06.12.2019 Il fuoco in casa, autentico privilegio (1/2).

Niente supera la sensazione di calore prodotta da un bel camino, dalla vecchia stufa in sala o dalla cucina economica. Rannicchiarsi davanti a un bel fuoco con in mano un romanzo avvincente è il desiderio di tutti noi. In paese il fuoco non è stato mai abbandonato e il riscaldamento (a metano) degli appartamenti di città è tutt’altra cosa. Un proverbio recita: “A maggio foraggio, legna e formaggio”, a dimostrazione di quanto sia stata peculiare nella nostra cultura una buona scorta di legna, il poter “buttare su” proprio quando fa freddo, quando nevica. Ritrovarsi in questi periodi con qualche secchio di legna in legnaia, appare riduttivo. Siamo circondati dai boschi e la materia prima non manca. Gli impianti di riscaldamento a legna sono semplici e assume molta importanza la pulizia della canna fumaria per evitare ostruzioni nel transito del fumo e gli “incendi” che un tempo erano anche motivo di richiamo per mezzo paese. Al motto: “Je zgorìala napa”, tutti accorrevano per vedere le sinistre lingue di fuoco che uscivano dai bocchettoni del camino, avvolto da un fumo nero dall’odore acre, che tutti abbiamo ben impresso nel nostro olfatto.

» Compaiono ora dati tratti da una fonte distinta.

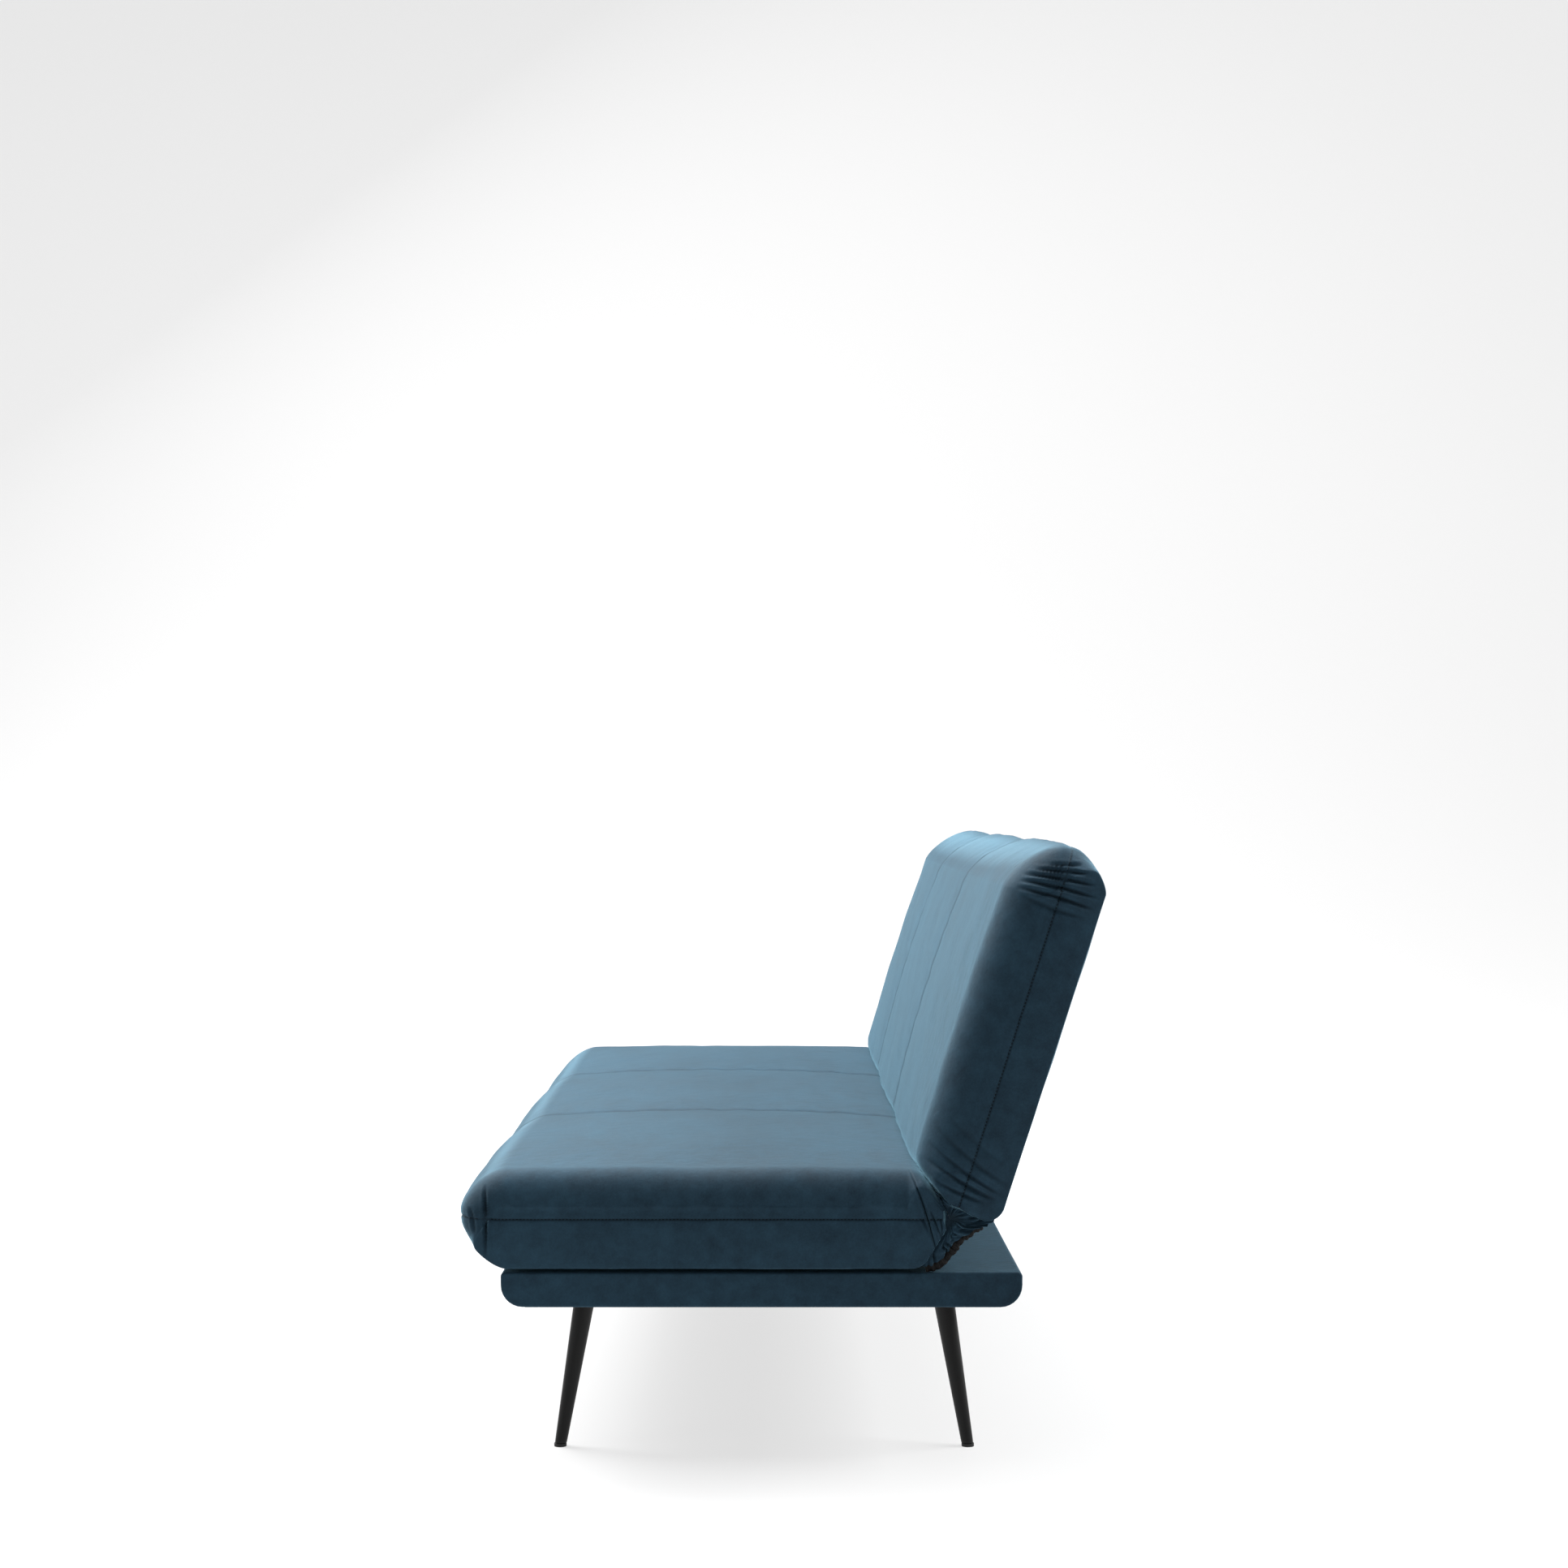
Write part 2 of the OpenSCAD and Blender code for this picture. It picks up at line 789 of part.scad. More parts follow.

05.12.2019 Il ceppo di Natale

Il Natale, nei riti che ancora erano intrisi di paganesimo, era anche la festa della ripresa della luce sulle tenebre e nell’oscurità la luce è rappresentata dalla fiamma e dal fuoco. Fino a qualche decennio fa si accendeva nei caminetti alla Vigilia il ceppo più grande rinvenuto nel corso dell’anno e custodito allo scopo. L’usanza del ceppo di Natale era largamente diffusa in tutt’Europa. Carico di significati, il ceppo era in grado di ricostruire l’antica armonia rigeneratrice del principio cosmico e nella tradizione popolare costituiva il centro materiale e spirituale delle feste natalizie in quanto, oltre a riunire la famiglia per la solenne occasione, serviva anche a riscaldare il Bambino Gesù appena nato nel freddo della stalla. Oggi è difficile ricostruire quell’ambiente così magico e sacro, magari con un sacco di pellet acquistato al mulino o al Buonacquisto. Il ceppo più grosso era di faggio, o di quercia e doveva avere i requisiti di durata e rendimento calorico, in quanto doveva restare acceso o fumante per tutte le dodici notti del tempo natalizio, quindi fino all’Epifania. Lo si accendeva nel pomeriggio della vigilia di Natale, era acceso con una piccola cerimonia, una preghiera, l’intima espressione di un desiderio. Poi i ragazzi e le ragazze partivano alla volta della messa di mezzanotte ad Antro o San Pietro al Natisone, magari dopo aver mangiato una blanda cena di magro, perché la vera festa iniziava l’indomani.

04.12.2019 Fuoco e acqua nel solstizio d’inverno.

Tra 19 giorni il solstizio d’inverno inaugurerà la nuova stagione e sarà il giorno più corto dell’anno. Per la nostra società di un tempo, dal Natale all’Epifania si estendeva il periodo magico dell’anno, pieno di portenti e meraviglie, quasi idoneo agli scambi tra il livello umano e quello sovrumano, fra terra e cielo, tra fuoco ed acqua, elementi cosmogonici che erano celebrati nelle congiunture solstiziali dai cerimoniali liturgici, dai rituali magici e dalle pratiche popolari quasi certamente di origine celtica, collegate al giro del Sole nel firmamento. Pochissimo è stato tramandato ai giorni nostri, in questa nostra società massimalista più affascinata da ciò che avviene dall’altra sponda dell’Atlantico, che da quanto abbia fatto parte della cultura dei nostri avi. Ed è dal solstizio invernale, momento in cui il sole tocca la sua morte simbolica, per poi cominciare a risalire gradatamente l’arco del cielo, accompagnato da tutte le filastrocche e i proverbi che si trovano nei “lunari” anche oggi in edicola. Non è un caso che la nascita di Gesù sia fissata al 25 dicembre e quella di Giovanni Battista, suo precursore, il 24 giugno: il “Sole vecchio” del solstizio di giugno annuncia e precede il “Sole nuovo” del solstizio di dicembre.